History
- Name: Hayle (1867–1891); Luigia C (1891–1898); Ville de Cannes (1898–1907); Providenza (1907–ca.1911); Nuevo Ampurdanés (ca. 1911–1918);
- Operator: Tom Mawr Company of Neath
- Port of registry: United Kingdom
- Builder: Harvey and Company, Hayle
- Launched: 10 June 1867
- Out of service: 14 March 1918
- Fate: Sank

General characteristics
- Tonnage: 450 GRT
- Length: 156 ft (48 m)
- Beam: 24.5 ft (7.5 m)
- Depth: 14 ft (4.3 m)
- Installed power: 60 hp (45 kW)
- Speed: 9 knots (17 km/h; 10 mph)

= SS Hayle (1867) =

SS Hayle was a steam vessel built by Harvey and Company, Hayle for Tom Mawr Company of Neath in 1867.

==History==
The Hayle was launched by Miss Husband on 10 July 1867. She was fitted with water ballast filled by a valve in the bottom and emptied by engine pumps which took around 30 minutes. Her hold was divided into three water-tight compartments for cargo.

In December 1868 she was obtained by Messrs Adam & Co., Marischal Street, Aberdeen to carry coal to Aberdeen. This was to overcome difficulties during the winter in the delivery of coal to Aberdeen by sailing vessels which were frequently delayed and which increased the costs of delivery. The company purchased the Hayle and she left London on 24 November 1868 for Sunderland to take up her first consignment which was delivered to Aberdeen successfully. Two more trips were completed which delivered 1,500 tons of coal in the space of 21 days.

In mid 1869 she returned to London and was fitted out for laying telegraphic cables. From August 1869 she was engaged by the Orkney and Shetland Islands Telegraph Company to lay submarine cables between Caithness, Orkney and Shetland. Much of 1870 was taken up with this work between the islands.

On 25 December 1869 during a storm she got stuck on Scroby Sand, but was refloated with the assistance of boatmen.

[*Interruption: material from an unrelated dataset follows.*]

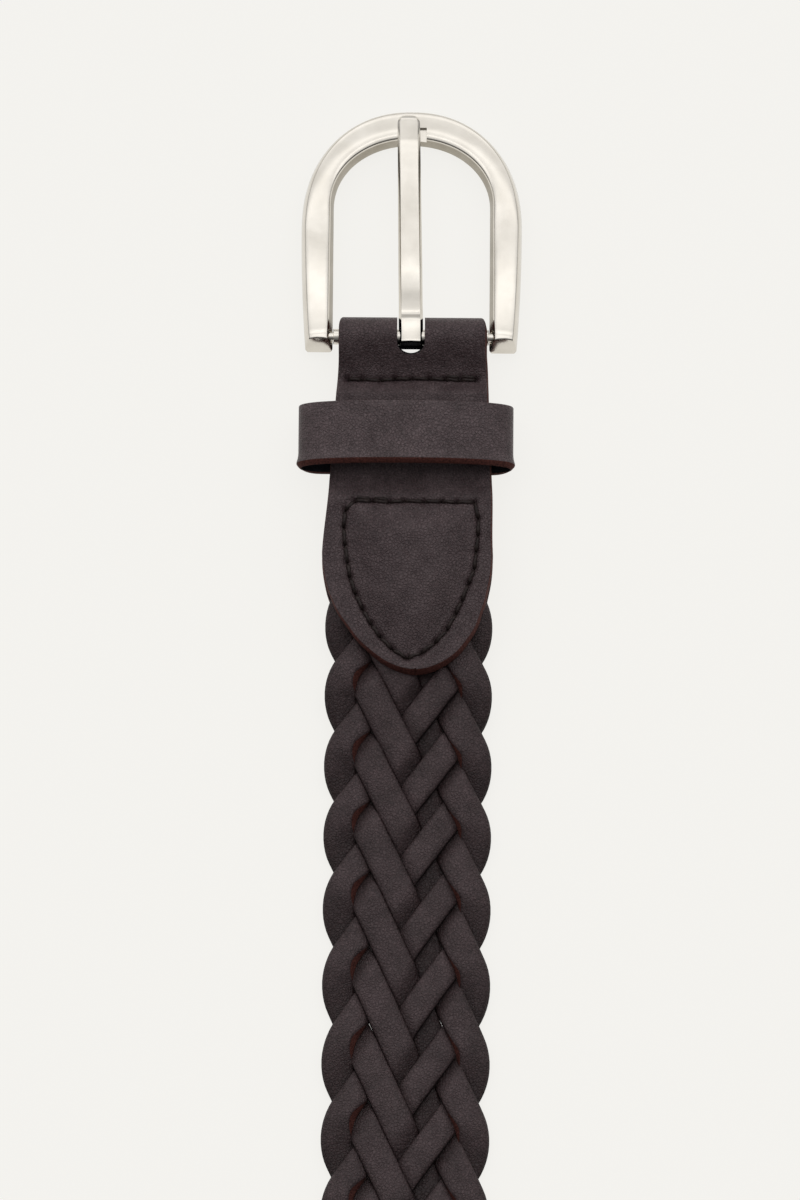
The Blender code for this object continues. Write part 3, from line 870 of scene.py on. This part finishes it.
def turn_points(side, at):
    """Middle line, heading, level, bank and half width of a strand round the belt's edge."""
    start, end = (right_angle, -left_angle) if side > 0 else (-left_angle, right_angle)
    widths = (RIGHT_RUN_WIDTH, LEFT_RUN_WIDTH) if side > 0 else (LEFT_RUN_WIDTH, RIGHT_RUN_WIDTH)
    reach = TURN_RADIUS / cos(between / 2)
    pull = Vector((sin(end) - sin(start), cos(end) - cos(start))).normalized()
    centre_x = side * corner + reach * pull.x
    centre_along = at + reach * pull.y
    length = TURN_RADIUS * between
    points = []
    for k in range(TURN_STEPS + 1):
        share = k / TURN_STEPS
        heading = mix(start, end, share)
        x = centre_x + side * TURN_RADIUS * cos(heading)
        along = centre_along - side * TURN_RADIUS * sin(heading)
        level = 1 - (smooth_step(share, -0.1, 0.9) if side > 0 else smooth_step(share, 0.15, 1.1))
        bank = -side * turn_bank(share * length, length)
        half = mix(*widths, smooth_step(share, 0.0, 1.0)) / 2
        points.append((x, along, heading, lambda t, v=level: v, bank, half))
    return points


def run_points(side, at, pitches, own, width):
    """Middle line of a straight run from one edge turn to the next."""
    length = hypot(2 * corner, pitches * PITCH)
    slip = side / tan(between) / length
    steps = round((length - 2 * tangent) / STRAND_STEP)
    points = []
    for k in range(1, steps):
        share = (tangent + (length - 2 * tangent) * k / steps) / length
        x = side * corner * (1 - 2 * share)
        along = at + share * pitches * PITCH
        bank = side * turn_bank(share * length - (length - tangent), TURN_RADIUS * between)
        points.append(
            (x, along, -side * own, lambda t, s=share: run_level(s - slip * t, length), bank, width / 2)
        )
    return points


def strand_rings(number):
    """Rings round one strand, from inside the tab to inside the tip."""
    period = STRANDS * PITCH
    at = FIRST_TURN + number * PITCH - 2 * period
    points = []
    while at < BRAID_END:
        far = at + RIGHT_PITCHES * PITCH
        points += turn_points(-1, at) + run_points(-1, at, RIGHT_PITCHES, right_angle, RIGHT_RUN_WIDTH)
        points += turn_points(1, far) + run_points(1, far, LEFT_PITCHES, left_angle, LEFT_RUN_WIDTH)
        at += period
    rings = []
    shades = []
    bares = []
    for x, along, heading, level, bank, half in points:
        if not BRAID_START <= along <= BRAID_END:
            continue
        ring = []
        shade = []
        bare = []
        for across, height, _ in STRAND_SECTION:
            t = across * half
            inner = max(across * bank, 0.0) * level(t)
            # Painted shade: the face is darkened where the strand dives under the others, and towards its
            # edges.
            shade.append(1 - mix(UNDER_SHADE, 1.0, level(t)) * (1 - EDGE_SHADE * abs(across) ** 5))
            # Where the strand is banked at a turn, its cut edge is marked bare and shows the red brown core;
            # elsewhere the edge takes painted shade.
            bare.append(smooth_step(inner, BARE_START, BARE_END))
            t -= across * TURN_BARE * inner ** 2 * max(height - BARE_FOOT, 0.0)
            at_x = x + cos(heading) * t
            at_along = along - sin(heading) * t + eased(HAND_SLIP, along)
            crown = STRAND_CROWN * (1 - across ** 2) * height
            z = strand_lift(at_along) + STRAND_RISE * level(t) + STRAND_THICKNESS * height + crown
            z += TURN_BANK * bank * t * level(t)
            floor = GAP * 0.5 + STRAND_THICKNESS * height
            ring.append(place(at_x, at_along, max(z, floor)))
        rings.append(ring)
        shades.append(shade)
        bares.append(bare)
    return rings, shades, bares


strand_leather = leather_finish(
    "strand_leather_face", (0.044, 0.028, 0.029), (0.084, 0.057, 0.060), 0.8, 0.46, shade_mark="painted_shade"
)
strand_edge = raw_finish(
    "strand_cut_edge", (0.036, 0.009, 0.007), (0.095, 0.032, 0.025), bare_mark="bare_edge"
)
strand_columns = [row[2] for row in STRAND_SECTION]
for number in range(STRANDS):
    rings, shades, bares = strand_rings(number)
    strand = sweep(
        f"leather_strand_{number + 1}",
        rings,
        [strand_leather, strand_edge, flesh_leather],
        strand_columns,
        marks=[("painted_shade", shades), ("bare_edge", bares)],
    )
    smooth(strand, 50)
    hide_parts(f"braid_strand_{number + 1}")
    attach(strand, "strap")


# Tip
# Two plies of the tab's leather over the ends of the braid, sewn together round their border and
# cut to a rounded point.
TAIL_END = 1.001
TIP_WIDTH = 0.0350
TIP_POINT = 0.0240
TIP_POINT_ROUND = 1.7
TIP_SEAM_INSET = 0.0035
TIP_SEAM_ROWS = 20
TIP_PLY_ROWS = 160
inner_length = TAB_LENGTH - TAB_SHOULDER


def tip_bottom(along):
    drop = smooth_step(along, BRAID_END + LEATHER, TAIL_END - TIP_POINT)
    return mix(OVER_BRAID, OVER_PLY, drop)


def tip_cut(place_on_tip, inset):
    """Half width and distance from the bar of the tip's cut line.

    The place runs from -1 to 0 round the inner end, to 1 down the sides and to 2 round the point.
    """
    half = TIP_WIDTH / 2 - inset
    if place_on_tip < 0:
        turn = pi / 2 * -place_on_tip * LAST_TURN
        reach = (inner_length - inset) * sin(turn) ** (2 / TAB_TIP_ROUND)
        return half * cos(turn) ** (2 / TAB_TIP_ROUND), TIP_START + inner_length - reach
    if place_on_tip <= 1:
        return half, mix(TIP_START + inner_length, TAIL_END - TIP_POINT, place_on_tip)
    turn = pi / 2 * (place_on_tip - 1) * LAST_TURN
    reach = (TIP_POINT - inset) * sin(turn) ** (2 / TIP_POINT_ROUND)
    return half * cos(turn) ** (2 / TIP_POINT_ROUND), TAIL_END - TIP_POINT + reach


tip_side = [tip_cut(k / TIP_SEAM_ROWS, TIP_SEAM_INSET) for k in range(-TIP_SEAM_ROWS, 2 * TIP_SEAM_ROWS + 1)]
tip_seam = tip_side + [(-x, along) for x, along in tip_side[::-1]]
tip_holes = walk(tip_seam, STITCH_PITCH, closed=True)
tip_seam_points = tree_of(walk(tip_seam, SEAM_STEP, closed=True))
tip_hole_points = tree_of(tip_holes)


def tip_front_spot(x, along, height):
    seam = tip_seam_points.find((x, along, 0.0))[2]
    hole = tip_hole_points.find((x, along, 0.0))[2]
    sunk = sewn_depth(seam, hole) * smooth_step(height, 0.0, 1.0)
    return place(x, along, tip_bottom(along) + LEATHER * height - sunk)


def tip_back_spot(x, along, height):
    return place(x, along, LEATHER * (1 - height))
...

On 5 October 1882 the ship sustained damage whilst entering the dock gates in Aberdeen Harbour. The owners launched action against the Harbour Commissioners in pursuit of £527 7s 8d of damages. On 6 December 1885 she was in collision with a vessel assumed to be the Leader of Lossiemouth in the vicinity of Bell Rock. She put into Arbroath Harbour but the damage to the vessel was significant and necessitated its return to Aberdeen for repairs.

On 15 March 1890 whilst sailing from Sunderland to Aberdeen with a cargo of coals, stranded on Bondiear Rocks near Amble. In August 1890, Adam and Co put the steamer up for sale.

A steamer bearing the name Hayle is recorded as departing Liverpool on 13 January 1891 for Aviles, Spain. She was sold to Italian owners Carlo Chiappe of Genoa and named Luigia C.

Later she was sold again to Gustaldi Company and renamed as Ville de Cannes. She collided with the British steamer Island on 19 January 1899 at the entrance to Cannes harbour.

In 1907 she was purchased by Italian owners and briefly named Providenza. By 1913 she was owned by Felix Ribera based in Palamós, Spain and named the Nuevo Ampurdanés. She sank on 14 March 1918 whilst on a voyage from Cette to Barcelona after a collision with another steamer off Mataro.